Lululemon’s stock price performance
Lululemon Athletica (LULU) stock surged 6.1% in the after-hours trading session after it reported a stellar fiscal 4Q17 and issued optimistic fiscal 2018 guidance on March 27, 2018.
The company is currently sitting at a modest YTD (year-to-date) rise of 0.2%. In comparison, competitors Nike (NKE), Under Armour (UAA), and Columbia Sportswear (COLM) have risen 5.8%, 6.7%, and 0.7%, respectively.
Wall Street’s view on LULU
A total of 31 Wall Street analysts cover Lululemon, and together they’ve rated the company a 2.3 on a scale of 1 (strong buy) to 5 (sell). Sportswear players Nike and Columbia Sportswear have both been rated 2.2. Under Armour, on the other hand, has been rated 3.2, while Skechers has received a rating of 1.5.
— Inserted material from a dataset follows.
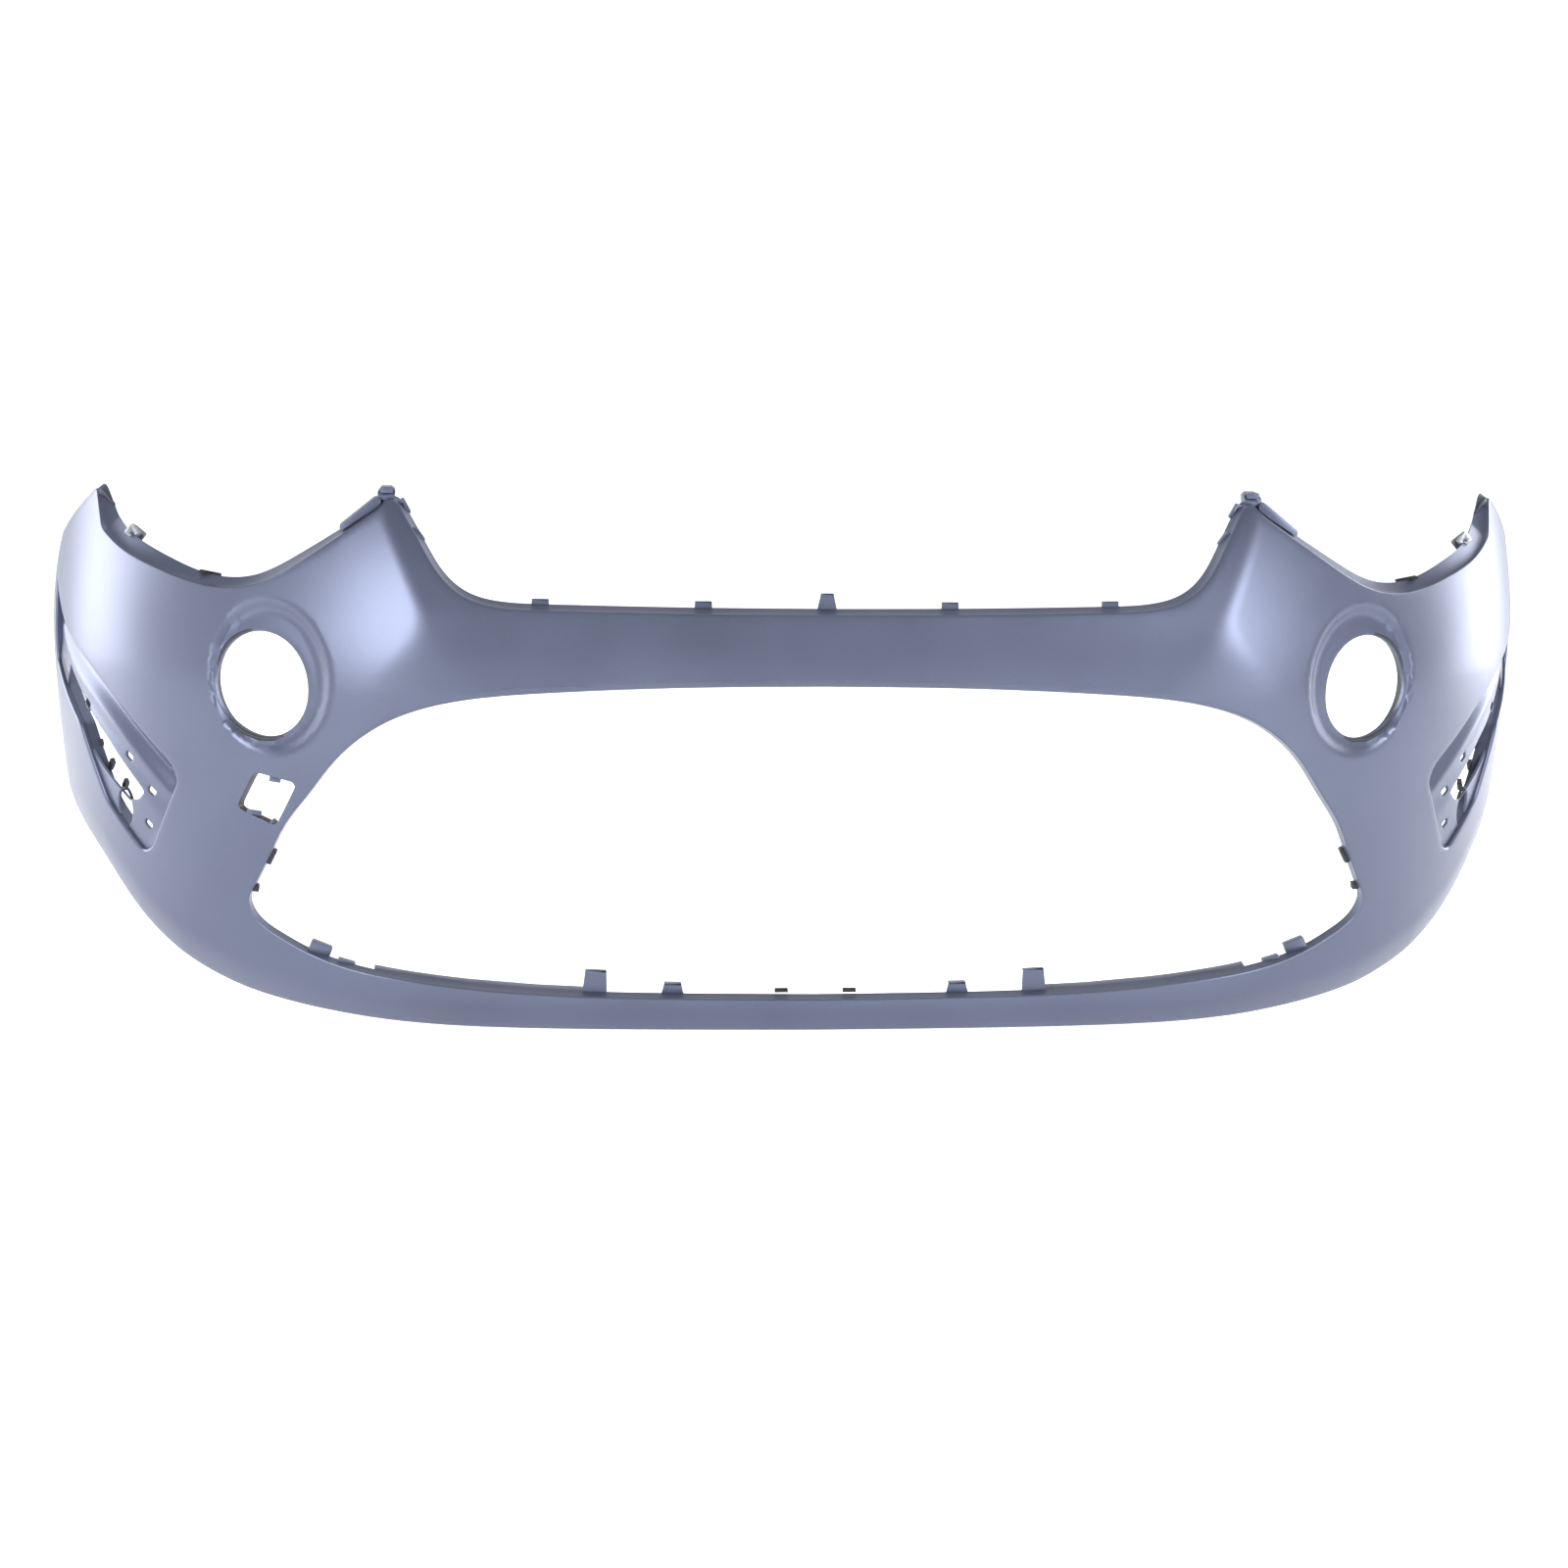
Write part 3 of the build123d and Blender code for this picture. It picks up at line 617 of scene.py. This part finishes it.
grille_half = smooth_line(GRILLE)
grille_loop = closed_line(np.vstack([grille_half, grille_half[::-1][1:-1] * [-1, 1]]), 5.0)
fog_axes, vent_axes, front_axes = side_axes(FOG_YAW), side_axes(VENT_AZIMUTH), side_axes(0)
turn = np.linspace(0, 2 * math.pi, 84, endpoint=False)
fog_centre = surface(np.array([[FOG_U, FOG_Z]]))[0]
fog_targets = np.stack([
    fog_centre @ fog_axes[0] + FOG_RADIUS * np.cos(turn),
    fog_centre @ fog_axes[1] + FOG_RADIUS * np.sin(turn),
], axis=1)
fog_guess = np.stack([FOG_U + 64 * np.cos(turn), FOG_Z + 64 * np.sin(turn)], 1)
fog_loop = found_on(fog_axes, fog_targets, fog_guess)
vent_loop = polygon_on(vent_axes, VENT, 4.0, 4)
tow_loop = polygon_on(front_axes, TOW_EYE, 3.0, 6)
print("holes:", len(grille_loop), len(fog_loop), len(vent_loop), len(tow_loop))


# %% Mould the skin
def backwards(normals):
    return np.tile([0.0, 1.0, 0.0], (len(normals), 1))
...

Of the 31 analysts covering LULU, 58% have recommended “buys” on the stock, while 39% have suggested “holds.” Only 3% of analysts have set “sells” on the stock.
Several analysts increased the company’s price target after its fiscal 4Q17 results release. Barclays raised its target from $95 to $100, Cowen and Company raised its target from $90 to $96, JPMorgan Chase raised its target from $92 to $95, and Credit Suisse raised its target from $96 to $98.
Lululemon stock is currently trading at a one-year forward price-to-earnings ratio of 26x compared to its three-year average of 28x. The company is expensive compared to Columbia Sportswear’s 24x, but its valuation is similar to Nike’s 26x.
ETF investors seeking to add exposure to LULU can consider the iShares Edge MSCI Multifactor Consumer Discretionary ETF (CNDF), which invests 0.4% of its portfolio in LULU.